Dear Brothers & Sisters,
Last week we began to reflect on how the individualism of today’s society affects us and our community. This week I would like to look back at our origins and see how far we got from it.
The book of Genesis reveals that man was created in the image and likeness of God. There is an ontological unity between the human race, although there is also a distinction on the basis of identity. “Man and woman he created them” (Gn 2:27). Therefore, there is an element of unity that the created man shares with everyone else, but it is manifested differently in their masculinity and femininity. Pope Saint John Paul II uses this argument at the beginning of his famous Wednesday’s catechesis “Human Love in the Divine Plan”, which later became known as the “Theology of the Body.” A similar distinction of personhood in the unity of God can be drawn from this initial argument.
Our faith rests on the belief that there is only One God, the almighty Father, the only begotten Son, and the Holy Spirit. (Catechism 233). Although there is a distinction of persons, there is a unity in being. Although the understanding of the Trinity can be very complicated, St. Augustine makes a simple analogy that has more dissimilarities and similarities, but it helps understand a little better the mystery of the Trinity. He compares the relationship between the three persons of the trinity with a married couple who has a child. The husband and wife love each other so much that they are united into one flesh and one spirit and there is a third person as a result of that union, a child. The Father is the eternal Lover, the Son is the beloved, and the Holy Spirit is the eternal Love between the Father and the Son. This is to say that love is what unites the three distinct persons of the Trinity into one being, one God. In a family love is what unites the husband and wife with their child. Therefore, we can conclude that being created in the image and likeness of God means that we are created into a communion of persons, which can go beyond our families. There cannot be love when a person is by himself, as we see in Adam before Eve is created. The great exultation of Adam in meeting Eve is that “finally” there is someone that he can truly love.
This leads back into our daily lives. The individualistic man wants to be isolated by himself so that people would not bother him or just leave him alone.
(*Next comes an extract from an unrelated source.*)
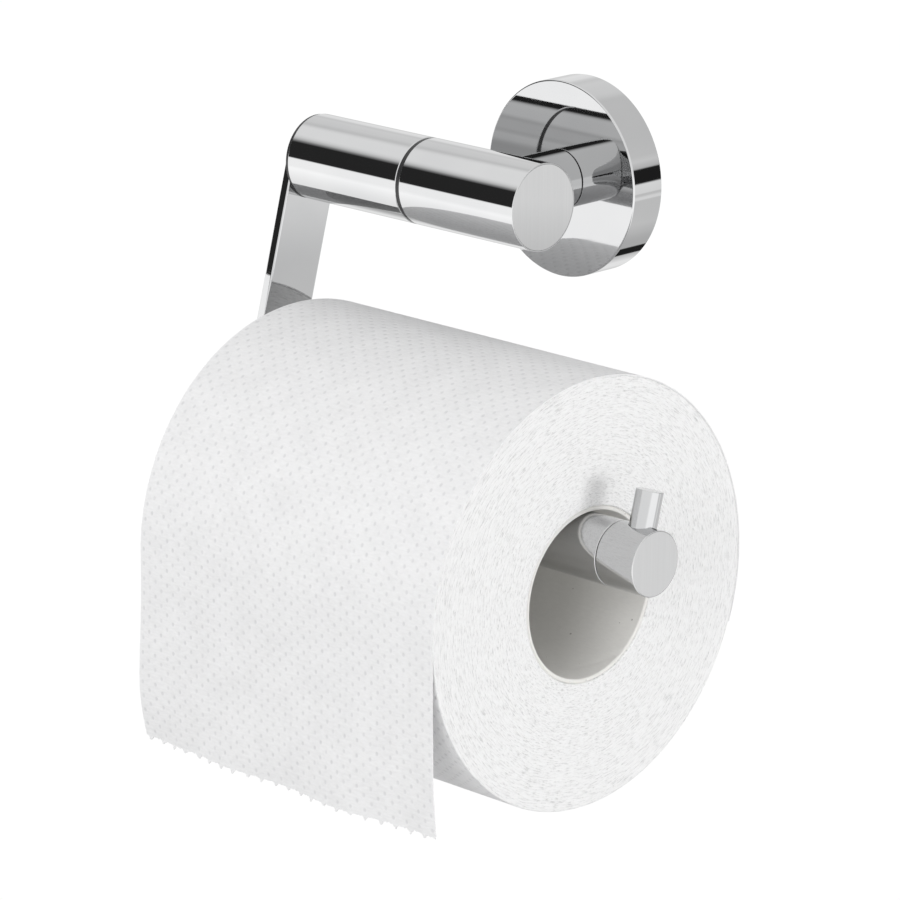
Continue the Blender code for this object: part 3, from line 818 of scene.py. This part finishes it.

He does not necessarily need to be completely alone, but rather he can close himself in a circle of friends, household, etc. The moment in which we close ourselves to others, we start losing our identity as persons. If we are created in the image and likeness of God, and what unites each other is love, then the answer is in loving others, not in closing ourselves to others. Because of sin, we can be afraid of being hurt by others, or we are distrustful of each other’s intentions, causing a separation/barrier from each other. I should add that this can also happen inside the families, households, communities, and parishes. As we pointed out last week, we cannot love each other unless we know each other. To know a person is not to know things about him or her. I often use the example that we all know Tom Brady. However, we don’t really know him. We know things about him. There is no relationship between us and him. And without a relationship, there can be no love. Just as in the Trinity, it is the relationship between three distinct persons that makes the unity in love. Once more, if we are created in the image and likeness of God, therefore we are created for and from a relationship of love, not loneliness and isolation.
We may think that we are Ok, or that we can handle adverse moments by ourselves, but the truth is that we can’t. We need one another as a community. God created us to be in communion with one another, and not in isolation. As we can “push” people away from us as a defense mechanism, we should instead “embrace” one another. In tragic moments, our country has come together as a way to support one another, but sadly this only happens sporadically and it’s for a short time. However, these moments show us that we can be this supportive community. We can come together. On a personal scale, when our loved ones are sick, or pass away, our families come together to support one another. We do have the ability, but sometimes it lacks desire or intentionality. Building a community takes time, but if we don’t take the first step, we will never get there. Once we build the community, the relationships come together as we see St. Paul writing to the community of Galatia, “There is neither Jew nor Greek, there is neither slave nor free person, there is no male and female; for you are all one in Christ Jesus.” Therefore, if today you feel called to enter into a relationship of love, also known as “communion”, with Christ, then we need to enter in a relationship with one another.